3. Hükme esas alınan bilirkişi raporunda; literatürda, sinir ve kan damarlarının uzak olması, ilacın subkütan dokuya verilmesi riskinin düşük olması, birden fazla enjeksiyonun uygulanabilmesi, kolay ulaşılabilmesi ve yerinin kolay belirlenmesinden dolayı IM enjeksiyonlar için en güvenilir bölgenin uyluğun anterolateral kısmında yer alan vastus lateralis kası olduğunun belirtilmiştir. Davacı ise anterolateral kısmında yer alan vastus lateralis kası olduğunun belirtilmiştir.
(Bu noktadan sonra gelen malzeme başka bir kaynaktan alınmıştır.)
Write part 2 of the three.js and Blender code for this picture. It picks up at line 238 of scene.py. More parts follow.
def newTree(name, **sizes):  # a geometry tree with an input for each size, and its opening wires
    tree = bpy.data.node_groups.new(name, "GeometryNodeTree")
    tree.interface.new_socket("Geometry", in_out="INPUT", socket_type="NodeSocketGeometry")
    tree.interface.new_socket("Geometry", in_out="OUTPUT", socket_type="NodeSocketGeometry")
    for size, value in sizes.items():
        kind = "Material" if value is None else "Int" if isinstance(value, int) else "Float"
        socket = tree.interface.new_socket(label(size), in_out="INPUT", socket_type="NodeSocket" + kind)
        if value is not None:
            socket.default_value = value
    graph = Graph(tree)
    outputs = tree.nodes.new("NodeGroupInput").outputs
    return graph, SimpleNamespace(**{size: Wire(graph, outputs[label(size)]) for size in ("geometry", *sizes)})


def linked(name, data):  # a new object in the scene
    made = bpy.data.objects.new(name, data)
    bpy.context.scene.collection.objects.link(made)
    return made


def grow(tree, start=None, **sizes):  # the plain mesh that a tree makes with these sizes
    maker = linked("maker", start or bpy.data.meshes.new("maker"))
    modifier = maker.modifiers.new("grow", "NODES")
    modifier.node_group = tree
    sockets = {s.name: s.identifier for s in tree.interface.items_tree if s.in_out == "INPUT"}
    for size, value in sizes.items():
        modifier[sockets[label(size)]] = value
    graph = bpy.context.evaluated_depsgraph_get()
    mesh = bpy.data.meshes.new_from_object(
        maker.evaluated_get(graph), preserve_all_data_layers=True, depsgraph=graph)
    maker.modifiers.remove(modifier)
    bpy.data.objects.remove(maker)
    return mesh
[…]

Davacı vekili ise; çocuklar için intramusküler yani kas içi enjeksiyon için sıklıkla seçilen kasın vastus lateralis (uyluk dış kısmındaki kas) ve deltoid (omuz kası) olmasına karşın, eğer ilaç içeriği 2-5 ml arasında ise enjeksiyon için önerilen kas bölgesinin "ventrogluteal" (kalçanın yan tarafında yer alan gluteus medius kasının bulunduğu bölge) bölge olduğunu, hastaya reçete edilen ilacın 2 ml'den fazla olmasına karşın, tıp literatüründeki genel kabulün aksine ve hatalı olarak, enjeksiyonun "ventrogluteal" bölgesine yapıldığını, enjeksiyon bölgesinde enfeksiyon ve doku nekrozu gibi durumların ortaya çıkmasına neden olacak diğer faktörlerin değerlendirilmediğini, onam formunun yetersiz ve hukuken geçerli olmadığını belirterek, işbu rapora itiraz etmiştir.
4. Mahkemece, Ankara Üniversitesi Tıp Fakültesi Dekanlığı Dahili Tıp Bilimleri Bölümü Adli Tıp Anabilim Dalı Başkanlığından alınan rapor gerekçe gösterilmek suretiyle, davanın reddine karar verilmiş ise de; davacı vekilinin bilirkişi raporuna yaptığı itirazlar karşılanmamış olup, davacının iddiaları ve özellikle alınan onam belgesine yönelik bilirkişi raporuna yapılan itirazlar da tartışılıp, davacı ...'de enjeksiyon sonrası meydana gelen doku nekrozuna bağlı skar izi sorununda davalı hastane ve doktora atfı kabil bir kusurun olup olmadığı değerlendirilmek suretiyle rapor düzenlemeye ehil ve donanımlı bir Üniversiteden, konusunda uzman, akademik kariyere sahip bilirkişi kurulundan nedenlerini açıklayıcı, taraf, mahkeme ve Yargıtay denetimine elverişli bir rapor alınmak suretiyle hasıl olacak sonuca uygun bir karar verilmesi gerekirken, eksik inceleme ile yazılı şekilde karar verilmesi usul ve kanuna aykırı olup, bozmayı gerektirmiştir.
VI. KARAR
Açıklanan sebeplerle;
1. Temyiz olunan, İlk Derece Mahkemesi kararına karşı istinaf başvurusunun esastan reddine ilişkin Bölge Adliye Mahkemesi kararının ORTADAN KALDIRILMASINA,
2. İlk Derece Mahkemesi kararının BOZULMASINA,
Dosyanın İlk Derece Mahkemesine, bozma kararının bir örneğinin Bölge Adliye Mahkemesine gönderilmesine,
28.02.2024 tarihinde oy birliğiyle karar verildi.